Data rows:

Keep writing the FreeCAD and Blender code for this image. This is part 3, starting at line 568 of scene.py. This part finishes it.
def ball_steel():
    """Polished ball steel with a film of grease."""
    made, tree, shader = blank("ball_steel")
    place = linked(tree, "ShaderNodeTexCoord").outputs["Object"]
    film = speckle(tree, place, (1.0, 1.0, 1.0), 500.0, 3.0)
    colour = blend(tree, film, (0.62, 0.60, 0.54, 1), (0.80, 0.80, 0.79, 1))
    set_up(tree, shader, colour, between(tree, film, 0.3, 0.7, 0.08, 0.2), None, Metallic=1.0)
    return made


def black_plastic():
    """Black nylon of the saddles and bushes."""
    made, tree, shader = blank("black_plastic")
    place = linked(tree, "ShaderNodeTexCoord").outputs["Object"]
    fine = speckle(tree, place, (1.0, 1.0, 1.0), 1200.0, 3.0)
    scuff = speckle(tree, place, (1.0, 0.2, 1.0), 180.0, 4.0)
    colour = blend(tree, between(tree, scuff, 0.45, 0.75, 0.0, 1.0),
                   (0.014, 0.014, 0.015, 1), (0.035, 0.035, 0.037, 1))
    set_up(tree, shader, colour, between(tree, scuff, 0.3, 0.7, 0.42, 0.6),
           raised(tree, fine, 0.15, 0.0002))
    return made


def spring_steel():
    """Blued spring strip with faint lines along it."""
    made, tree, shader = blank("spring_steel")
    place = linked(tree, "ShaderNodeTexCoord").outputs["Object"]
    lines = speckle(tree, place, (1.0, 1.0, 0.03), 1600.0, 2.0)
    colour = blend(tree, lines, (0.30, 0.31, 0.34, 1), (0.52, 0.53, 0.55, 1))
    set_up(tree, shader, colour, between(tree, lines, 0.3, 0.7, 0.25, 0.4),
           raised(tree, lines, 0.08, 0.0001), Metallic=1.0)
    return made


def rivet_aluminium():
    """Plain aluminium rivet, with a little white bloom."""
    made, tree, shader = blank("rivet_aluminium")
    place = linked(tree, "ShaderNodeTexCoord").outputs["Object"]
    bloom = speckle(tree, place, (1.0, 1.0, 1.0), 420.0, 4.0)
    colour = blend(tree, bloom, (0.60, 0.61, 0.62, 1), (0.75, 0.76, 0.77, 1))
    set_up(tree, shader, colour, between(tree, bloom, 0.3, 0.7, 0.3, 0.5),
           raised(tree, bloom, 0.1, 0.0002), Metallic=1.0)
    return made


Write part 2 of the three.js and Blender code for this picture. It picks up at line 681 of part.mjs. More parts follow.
* * *
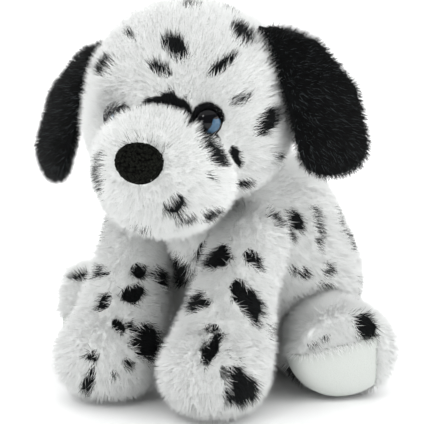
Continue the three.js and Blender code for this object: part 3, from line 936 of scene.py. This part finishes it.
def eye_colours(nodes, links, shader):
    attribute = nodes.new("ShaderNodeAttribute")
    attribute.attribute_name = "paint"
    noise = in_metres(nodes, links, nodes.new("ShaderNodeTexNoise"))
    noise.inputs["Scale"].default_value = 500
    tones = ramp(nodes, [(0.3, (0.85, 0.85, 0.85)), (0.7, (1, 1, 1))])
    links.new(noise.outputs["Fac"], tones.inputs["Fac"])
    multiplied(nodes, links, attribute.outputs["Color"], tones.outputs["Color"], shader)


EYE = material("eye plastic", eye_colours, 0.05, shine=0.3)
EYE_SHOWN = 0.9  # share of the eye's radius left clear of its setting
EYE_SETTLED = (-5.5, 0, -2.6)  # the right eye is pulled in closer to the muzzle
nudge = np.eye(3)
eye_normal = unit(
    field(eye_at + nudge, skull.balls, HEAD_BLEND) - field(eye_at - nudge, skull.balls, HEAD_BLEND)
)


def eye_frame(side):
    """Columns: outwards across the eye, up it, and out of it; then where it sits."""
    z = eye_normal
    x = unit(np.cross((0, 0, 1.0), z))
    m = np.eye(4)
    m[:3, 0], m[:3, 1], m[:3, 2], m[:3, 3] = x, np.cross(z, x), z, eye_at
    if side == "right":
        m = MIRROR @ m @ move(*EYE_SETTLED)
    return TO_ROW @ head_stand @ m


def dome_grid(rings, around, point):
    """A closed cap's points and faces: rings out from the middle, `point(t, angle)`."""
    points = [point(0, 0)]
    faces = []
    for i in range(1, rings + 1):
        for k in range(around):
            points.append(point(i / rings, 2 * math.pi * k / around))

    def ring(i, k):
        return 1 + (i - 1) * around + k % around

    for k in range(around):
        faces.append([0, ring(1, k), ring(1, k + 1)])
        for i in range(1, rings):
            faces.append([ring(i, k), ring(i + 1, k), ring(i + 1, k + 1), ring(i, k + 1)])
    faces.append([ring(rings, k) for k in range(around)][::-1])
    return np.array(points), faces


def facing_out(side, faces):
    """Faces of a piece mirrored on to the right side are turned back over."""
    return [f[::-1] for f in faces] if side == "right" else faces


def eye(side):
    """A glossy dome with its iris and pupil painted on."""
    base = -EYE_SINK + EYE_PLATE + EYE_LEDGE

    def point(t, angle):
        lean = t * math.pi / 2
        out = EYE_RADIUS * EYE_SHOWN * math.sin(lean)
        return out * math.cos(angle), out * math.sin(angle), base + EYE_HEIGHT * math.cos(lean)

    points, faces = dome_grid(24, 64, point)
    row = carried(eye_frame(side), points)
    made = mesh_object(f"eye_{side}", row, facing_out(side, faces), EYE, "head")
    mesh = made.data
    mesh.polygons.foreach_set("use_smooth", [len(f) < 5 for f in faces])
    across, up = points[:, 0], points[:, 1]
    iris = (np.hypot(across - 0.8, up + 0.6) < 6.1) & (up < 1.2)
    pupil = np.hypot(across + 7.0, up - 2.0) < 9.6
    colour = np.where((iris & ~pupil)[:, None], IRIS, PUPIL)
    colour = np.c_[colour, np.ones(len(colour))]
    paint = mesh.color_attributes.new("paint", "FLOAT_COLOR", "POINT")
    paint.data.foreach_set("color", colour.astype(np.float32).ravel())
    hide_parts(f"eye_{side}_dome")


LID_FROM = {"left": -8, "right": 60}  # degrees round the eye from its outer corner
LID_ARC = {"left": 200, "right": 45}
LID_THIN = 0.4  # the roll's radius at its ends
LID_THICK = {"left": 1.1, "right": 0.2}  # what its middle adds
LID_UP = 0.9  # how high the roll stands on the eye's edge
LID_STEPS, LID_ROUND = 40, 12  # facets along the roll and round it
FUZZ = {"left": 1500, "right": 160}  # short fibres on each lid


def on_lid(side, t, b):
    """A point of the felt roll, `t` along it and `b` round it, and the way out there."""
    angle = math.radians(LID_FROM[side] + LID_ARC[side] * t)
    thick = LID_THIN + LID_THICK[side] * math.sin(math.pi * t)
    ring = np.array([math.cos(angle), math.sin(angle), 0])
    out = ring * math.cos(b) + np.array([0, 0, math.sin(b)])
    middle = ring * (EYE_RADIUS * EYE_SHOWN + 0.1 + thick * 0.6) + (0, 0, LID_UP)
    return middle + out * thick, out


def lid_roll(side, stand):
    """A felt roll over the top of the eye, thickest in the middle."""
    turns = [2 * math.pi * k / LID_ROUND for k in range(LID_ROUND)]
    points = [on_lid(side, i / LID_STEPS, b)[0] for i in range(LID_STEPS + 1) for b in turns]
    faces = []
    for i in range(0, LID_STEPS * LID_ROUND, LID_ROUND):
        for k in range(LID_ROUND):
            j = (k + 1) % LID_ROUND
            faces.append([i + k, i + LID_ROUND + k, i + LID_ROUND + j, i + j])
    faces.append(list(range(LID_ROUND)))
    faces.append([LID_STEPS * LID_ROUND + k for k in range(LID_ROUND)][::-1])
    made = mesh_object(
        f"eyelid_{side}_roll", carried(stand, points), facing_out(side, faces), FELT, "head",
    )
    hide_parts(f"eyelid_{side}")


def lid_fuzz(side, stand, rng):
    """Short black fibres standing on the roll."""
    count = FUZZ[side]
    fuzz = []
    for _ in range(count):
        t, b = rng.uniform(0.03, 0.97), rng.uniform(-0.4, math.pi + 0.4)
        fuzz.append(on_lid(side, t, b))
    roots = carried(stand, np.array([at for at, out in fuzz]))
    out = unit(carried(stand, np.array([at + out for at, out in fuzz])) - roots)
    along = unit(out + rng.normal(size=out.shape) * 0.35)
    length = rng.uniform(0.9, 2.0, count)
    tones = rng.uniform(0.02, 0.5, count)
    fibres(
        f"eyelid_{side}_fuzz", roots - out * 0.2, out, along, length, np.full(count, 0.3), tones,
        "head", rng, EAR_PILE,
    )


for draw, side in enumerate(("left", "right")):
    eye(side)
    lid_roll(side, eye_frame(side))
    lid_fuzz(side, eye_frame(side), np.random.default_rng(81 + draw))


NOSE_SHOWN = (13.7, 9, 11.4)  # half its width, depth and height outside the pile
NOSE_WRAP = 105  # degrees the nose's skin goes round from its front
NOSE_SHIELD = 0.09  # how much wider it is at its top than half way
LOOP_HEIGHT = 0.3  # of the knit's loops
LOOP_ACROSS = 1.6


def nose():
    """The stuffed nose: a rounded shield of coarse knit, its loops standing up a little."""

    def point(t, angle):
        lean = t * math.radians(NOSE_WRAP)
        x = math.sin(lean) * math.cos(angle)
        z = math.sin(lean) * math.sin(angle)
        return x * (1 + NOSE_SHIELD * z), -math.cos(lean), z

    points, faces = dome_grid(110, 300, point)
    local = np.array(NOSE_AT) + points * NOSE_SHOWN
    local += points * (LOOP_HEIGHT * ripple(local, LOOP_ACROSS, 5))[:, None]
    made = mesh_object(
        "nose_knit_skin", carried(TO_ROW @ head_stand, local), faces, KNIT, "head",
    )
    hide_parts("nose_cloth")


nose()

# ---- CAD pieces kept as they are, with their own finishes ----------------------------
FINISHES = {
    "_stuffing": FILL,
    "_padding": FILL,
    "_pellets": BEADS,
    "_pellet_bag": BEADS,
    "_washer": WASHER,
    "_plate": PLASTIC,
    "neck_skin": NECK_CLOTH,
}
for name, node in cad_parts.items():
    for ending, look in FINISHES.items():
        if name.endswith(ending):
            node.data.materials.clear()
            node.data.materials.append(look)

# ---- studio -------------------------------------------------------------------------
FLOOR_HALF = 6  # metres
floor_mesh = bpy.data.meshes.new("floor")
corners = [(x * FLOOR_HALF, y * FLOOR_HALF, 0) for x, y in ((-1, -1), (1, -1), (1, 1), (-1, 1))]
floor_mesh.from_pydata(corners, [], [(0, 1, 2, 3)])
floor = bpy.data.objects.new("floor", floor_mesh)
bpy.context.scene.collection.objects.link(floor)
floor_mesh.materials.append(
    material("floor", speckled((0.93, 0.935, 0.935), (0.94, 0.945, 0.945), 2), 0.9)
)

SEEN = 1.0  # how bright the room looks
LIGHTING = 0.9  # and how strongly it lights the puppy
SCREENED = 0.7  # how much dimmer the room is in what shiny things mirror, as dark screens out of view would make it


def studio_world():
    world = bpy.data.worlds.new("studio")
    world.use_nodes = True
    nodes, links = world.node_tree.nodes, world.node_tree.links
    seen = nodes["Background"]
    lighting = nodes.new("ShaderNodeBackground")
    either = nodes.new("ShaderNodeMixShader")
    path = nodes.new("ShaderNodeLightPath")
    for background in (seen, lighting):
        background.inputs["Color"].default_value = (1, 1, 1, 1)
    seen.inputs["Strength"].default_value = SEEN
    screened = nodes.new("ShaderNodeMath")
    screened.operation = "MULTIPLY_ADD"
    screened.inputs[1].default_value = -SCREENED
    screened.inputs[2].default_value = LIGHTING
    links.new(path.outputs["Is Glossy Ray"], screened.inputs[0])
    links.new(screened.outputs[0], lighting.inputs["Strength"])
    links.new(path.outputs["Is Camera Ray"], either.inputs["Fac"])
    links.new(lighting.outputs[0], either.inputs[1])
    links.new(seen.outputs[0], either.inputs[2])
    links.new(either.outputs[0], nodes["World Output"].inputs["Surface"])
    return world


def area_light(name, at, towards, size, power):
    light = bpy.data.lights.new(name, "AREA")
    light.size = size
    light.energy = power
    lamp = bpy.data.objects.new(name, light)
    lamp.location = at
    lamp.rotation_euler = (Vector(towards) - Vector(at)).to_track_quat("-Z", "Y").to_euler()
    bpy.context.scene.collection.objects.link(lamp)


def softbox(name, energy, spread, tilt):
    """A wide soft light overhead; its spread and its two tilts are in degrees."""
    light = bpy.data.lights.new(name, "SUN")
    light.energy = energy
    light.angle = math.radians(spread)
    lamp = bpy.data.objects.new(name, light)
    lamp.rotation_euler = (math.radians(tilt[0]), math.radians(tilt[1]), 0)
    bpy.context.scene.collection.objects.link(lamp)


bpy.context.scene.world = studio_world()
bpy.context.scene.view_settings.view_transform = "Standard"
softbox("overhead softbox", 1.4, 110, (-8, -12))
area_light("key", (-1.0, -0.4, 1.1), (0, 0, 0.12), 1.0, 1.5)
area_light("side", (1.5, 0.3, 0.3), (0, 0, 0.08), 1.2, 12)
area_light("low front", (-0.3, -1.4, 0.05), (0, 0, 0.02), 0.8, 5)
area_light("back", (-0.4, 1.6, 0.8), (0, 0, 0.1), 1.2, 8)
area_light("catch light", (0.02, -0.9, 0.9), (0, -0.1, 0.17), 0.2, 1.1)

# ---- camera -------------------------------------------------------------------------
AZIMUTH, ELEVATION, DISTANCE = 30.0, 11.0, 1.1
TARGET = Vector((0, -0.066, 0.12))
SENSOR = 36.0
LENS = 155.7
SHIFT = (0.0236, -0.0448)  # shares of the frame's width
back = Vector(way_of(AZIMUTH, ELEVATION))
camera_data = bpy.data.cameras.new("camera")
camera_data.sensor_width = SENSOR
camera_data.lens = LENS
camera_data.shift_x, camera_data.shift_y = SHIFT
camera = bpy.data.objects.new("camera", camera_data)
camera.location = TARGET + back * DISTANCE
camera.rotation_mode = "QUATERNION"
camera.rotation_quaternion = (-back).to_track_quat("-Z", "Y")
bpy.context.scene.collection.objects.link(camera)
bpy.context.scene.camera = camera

The exercise: Each line from the line containing "Continue the three.js" through the line containing "return TO_ROW @ head_stand @ m" is to be transcribed exactly, and no other line.

Task answer:
Continue the three.js and Blender code for this object: part 3, from line 936 of scene.py. This part finishes it.
def eye_colours(nodes, links, shader):
    attribute = nodes.new("ShaderNodeAttribute")
    attribute.attribute_name = "paint"
    noise = in_metres(nodes, links, nodes.new("ShaderNodeTexNoise"))
    noise.inputs["Scale"].default_value = 500
    tones = ramp(nodes, [(0.3, (0.85, 0.85, 0.85)), (0.7, (1, 1, 1))])
    links.new(noise.outputs["Fac"], tones.inputs["Fac"])
    multiplied(nodes, links, attribute.outputs["Color"], tones.outputs["Color"], shader)


EYE = material("eye plastic", eye_colours, 0.05, shine=0.3)
EYE_SHOWN = 0.9  # share of the eye's radius left clear of its setting
EYE_SETTLED = (-5.5, 0, -2.6)  # the right eye is pulled in closer to the muzzle
nudge = np.eye(3)
eye_normal = unit(
    field(eye_at + nudge, skull.balls, HEAD_BLEND) - field(eye_at - nudge, skull.balls, HEAD_BLEND)
)


def eye_frame(side):
    """Columns: outwards across the eye, up it, and out of it; then where it sits."""
    z = eye_normal
    x = unit(np.cross((0, 0, 1.0), z))
    m = np.eye(4)
    m[:3, 0], m[:3, 1], m[:3, 2], m[:3, 3] = x, np.cross(z, x), z, eye_at
    if side == "right":
        m = MIRROR @ m @ move(*EYE_SETTLED)
    return TO_ROW @ head_stand @ m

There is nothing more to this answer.